Sebagai suatu aktivitas, ekistensi dari tradisi ini memerlukan
dukungan dari wadahnya, yaitu eksistensi dari pusat desa sebagai ruang komunal
desa yang di dalamnya terdapat fasilitas-fasilitas komunal utama seperti Bale
Agung, Bale Pauman, Pura Panti Kaler, Pura Panti Tengah, Pura Wayah dan
sebagainya. Ruang-ruang ini memegang peranan penting dalam kehidupan sosial budaya
masyarakat baik dalam fungsi sakral maupun profan. Sebagian besar dari area ini
bersifat terbuka dan fasilitas yang ada berjajar sesuai dengan aksis utama yang
membujur utara-selatan dan menjadi inti dari pola spasial desa ini. Akses atau
gang yang menuju ke rumah-rumah warga melintang timur – barat atau berposisi
tegak lurus terhadap pusat desa dan akses utama ini. Secara grafis, susunan
antara pusat desa/akses utama dengan gang-gang menuju perumahan membentuk suatu
susunan yang harmonis.
Lebih jauh menelusuri bagian perumahan di desa ini,
kita akan dihadapkan pada suatu pemandangan yang mungkin jarang ditemui di desa
lainnya. Akses menuju karang paumahan adalah gang-gang sempit dengan
lebar kurang dari satu meter dan setiap gang hanya menjadi akses bagi
rumah-rumah yang bederet di sebelah utaranya, jadi dalam satu gang tidak ada
rumah yang berhadap-hadapan. Kondisi ini bertolak dari tradisi bahwa masuk ke karang
paumahan harus dari sisi kelod kauh atau barat daya, walau
kondisi yang berbeda dapat ditemukan pada area-area pengembangan (perumahan)
baru. Luas dari masing-masin karang paumahan yang ada di desa ini
cenderung sempit, yaitu berkisar dua are. Jika diperhatikan secara lebih detail
bagian atap bangunan yang bersisian dengan gang ada yang ngungkul (melewati
batas) ke gang. Sesuai dengan dresta
yang berlaku di desa ini, atap bangunan yang berada disisi timur diperbolehkan ngungkul
ke karang yang ada di hulunya (di sebelah timurnya), namun tidak
sebaliknya.
Berbeda dengan keajegan tradisi keagamaan dan adat yang
sangat khas dan unik serta didukung oleh eksistensi ruang-ruang komunal,
mencari jejak keberadaan umah bali –begitu sebutan masyarakat setempat untuk
rumah dengan tatanan tradisional- tidaklah semudah mengikuti atau menyaksikan tradisi
guling siu. Penelusuran dari rumah ke rumah hanya mendapati beberapa karang
paumahan yang di dalamnya masih terdapat satu atau dua bagian bangunannya
yang berupa umah bali. Umumnya bagian
bangunan yang masih bertahan adalah bale dangin/bale gede dan meten.

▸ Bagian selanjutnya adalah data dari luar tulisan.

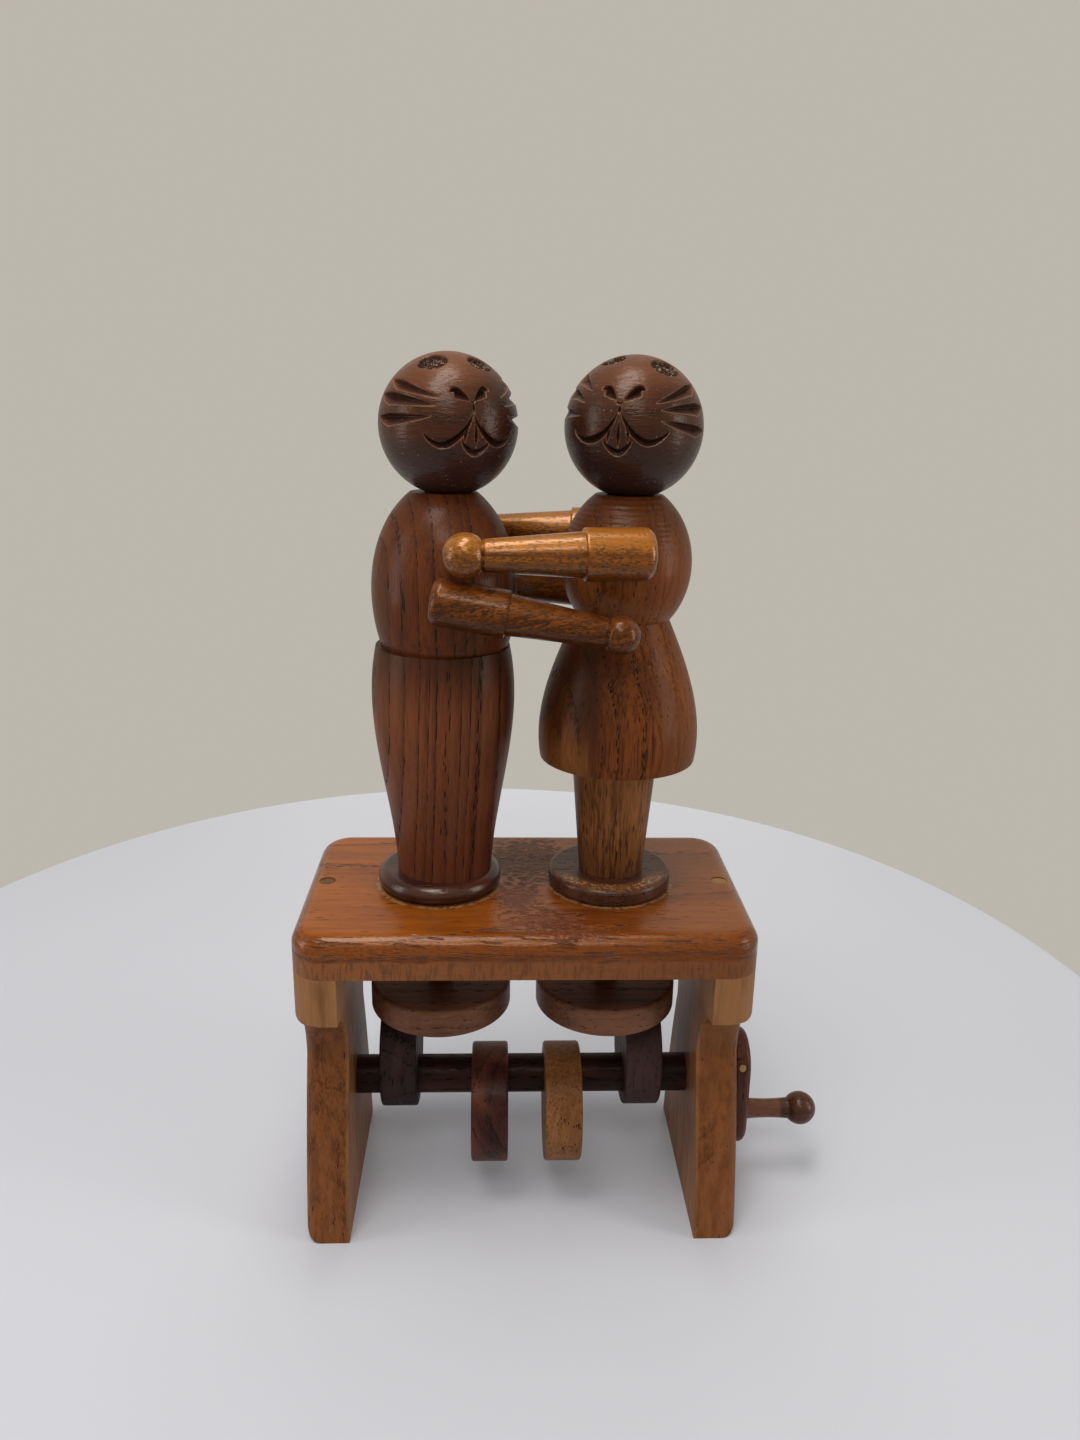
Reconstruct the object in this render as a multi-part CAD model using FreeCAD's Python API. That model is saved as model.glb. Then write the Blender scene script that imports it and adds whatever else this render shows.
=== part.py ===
import FreeCAD, Part

import math
import os

from FreeCAD import Vector

# A hand-cranked wooden automaton: a low table on two shaped side panels, with a
# camshaft under it and two turned figures, arm in arm, on top of it. Each figure
# stands on a spindle that drops through the table to a round follower disc, and
# two eccentric cams under every disc lift it and rub it round, one way and then
# the other. Millimetres, +Z up, +X towards the crank, -Y towards the viewer.

# ---- Table and side panels
DECK_LENGTH = 110.0
DECK_WIDTH = 62.0
DECK_THICKNESS = 10.5
DECK_CORNER = 8.0          # plan radius of the four corners
DECK_EDGE_ROUND = 4.0      # rounding along the top edge
DECK_UNDERSIDE = 77.9      # height of the underside above the ground
PANEL_THICKNESS = 11.0
PANEL_SHOULDER = 12.2      # depth of the full-width shoulder under the deck
WAIST_HALF_WIDTH = 15.0
WAIST_HEIGHT = 47.0
FOOT_HALF_WIDTH = 26.5
COVE_SET_IN = 4.6          # how far the cove bows in from a straight line
FLARE_BOW = 1.6            # how far the leg bows out from a straight line
FOOT_SPREAD = 0.14         # sideways slope of the leg where it meets the ground
WAIST_CREASE_ROUND = 1.5
PANEL_EDGE_ROUND = 3.2
PANEL_FOOT_ROUND = 4.0     # the outer corner where the leg meets the ground
PANEL_TRIM = 6.0           # leg that is shaped long and then sawn off level
PEG_DIAMETER = 4.2         # dowels that hold the deck on the panels
PEG_DEPTH_IN_PANEL = 13.0
PEG_INSET = 5.0            # from the end of the deck to the dowel's axis
PEG_DOME = 0.3             # the head's rim is this much lower than its middle

# ---- Camshaft and crank
SHAFT_DIAMETER = 10.0
SHAFT_HEIGHT = 31.5
SHAFT_FIT = 0.05           # radial running clearance in the panels
SHAFT_END_SETBACK = 0.4    # left end, inside the panel's outer face
SHAFT_CHAMFER = 0.5
CAM_RADIUS = 15.2
CAM_THROW = 7.0            # from the shaft's axis to the cam's centre
CAM_THICKNESS = 9.5
CAM_EDGE_ROUND = 0.7
CAM_LEAN = 39.0            # degrees that the outer lobes lean back from upright
LEFT_OUTER_CAM_X = -32.5
LEFT_INNER_CAM_X = -8.6
RIGHT_INNER_CAM_X = 10.5
RIGHT_OUTER_CAM_X = 31.7
CRANK_GAP = 0.7            # between the panel and the crank arm
CRANK_THICKNESS = 5.0
CRANK_HALF_WIDTH = 8.5
CRANK_THROW = 12.0
CRANK_END_ABOVE_SHAFT = 3.9    # centre of the arm's round top end
CRANK_EDGE_ROUND = 1.7
CRANK_PIN_DIAMETER = 1.8
CRANK_PIN_TILT = 38.0      # degrees above level at which the pin enters the arm
CRANK_PIN_IN_SHAFT = 3.5
HANDLE_DIAMETER = 5.6
HANDLE_WAIST_DIAMETER = 5.0
HANDLE_COLLAR = 1.0        # straight part of the grip next to the arm
HANDLE_LENGTH = 16.2       # from the arm to the centre of the knob
KNOB_RADIUS = 4.4

# ---- Followers and spindles
FIGURE_X = 21.5            # both spindles, either side of the deck's middle
FOLLOWER_RADIUS = 18.1
FOLLOWER_THICKNESS = 7.5
FOLLOWER_EDGE_ROUND = 0.9
FOLLOWER_CLEARANCE = 0.3   # over the highest point that a lobe reaches
SPINDLE_DIAMETER = 6.5
SPINDLE_FIT = 0.05         # radial, in the disc and the figure that it carries
SPINDLE_IN_DECK = 0.25     # radial, in the deck's hole
SPINDLE_IN_FIGURE = 22.0   # how far it reaches above the deck
SPINDLE_TOP_GAP = 0.4
SPINDLE_CHAMFER = 0.4

# ---- Figures: heights are above the top of the deck, and each turned piece
# sits a little off the spindle's axis, because both figures lean to the crank
LEFT_TROUSERS_OFFSET = 1.3
LEFT_TORSO_OFFSET = 1.8
LEFT_HEAD_OFFSET = 3.0
RIGHT_LEGS_OFFSET = 0.3
RIGHT_SKIRT_OFFSET = 0.8
RIGHT_TORSO_OFFSET = 1.4
RIGHT_HEAD_OFFSET = 1.8

FOOT_RADIUS = 15.4
ROUND_FOOT_THICKNESS = 4.8
FLAT_FOOT_THICKNESS = 4.3
FLAT_FOOT_EDGE_ROUND = 1.2

TROUSER_ANKLE_RADIUS = 11.7
TROUSER_KNEE = (13.8, 22.5)        # (radius, height)
TROUSER_HIP = (17.1, 48.0)
TROUSER_WAIST = (15.9, 61.8)
LEFT_TORSO_WAIST_RADIUS = 15.0
LEFT_CHEST = (16.9, 19.4)          # (radius, depth below the top of the torso)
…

Kebutuhan ruang yang meningkat, perubahan gaya hidup, sempitnya area karang
paumahan serta fleksibilitas pemanfaatan ruang untuk kegiatan upakara
di tingkat paumahan telah mendorong penghuni untuk merubah bentuk dan
tampilan rumahnya dengan style kekinian ketika ada kesempatan dan
ketersediaan biaya. Jadi bertahannya beberapa umah bali tersebut sepertinya
akan runtuh ketika kesempatan untuk melakukan renovasi itu tiba. Kurangnya pengetahuan dan ketiadaan tenaga
ahli setempat semakin memudarkan jejak fisik dari tradisi bermukim di desa bali
mula ini. Semakin memudarnya umah bali pada desa bali mula ini
nampaknya belum menarik perhatian para pemangku kebijakan setempat untuk mengadakan
insentif khusus bagi penyelamatannya.
Dengan mengangkat ‘Discover
Timbrah’ yang merujuk pada 'Discover Indonesia' sebagai satu program promosi
pariwisata Indonesia dan juga 'Discover Karangasem' yang pada Tahun 2019
diluncurkan oleh Pemkab Karangasem sebagai program tahunan untuk lebih mempromosikan
potensi-potensi pariwisata Karangasem yang belakangan digencarkan dengan destination
branding “Karangasem, The Spirit of Bali”, penulis ingin menekankan bahwa pengembangan
wisata budaya pada desa bali mula hendaknya tidak terbatas pada promosi even-even
budaya atau ritual yang sudah ada dan bahkan ajeg, namun benar-benar harus
menggali dan menyertakan bagian lainnya secara komprehensif.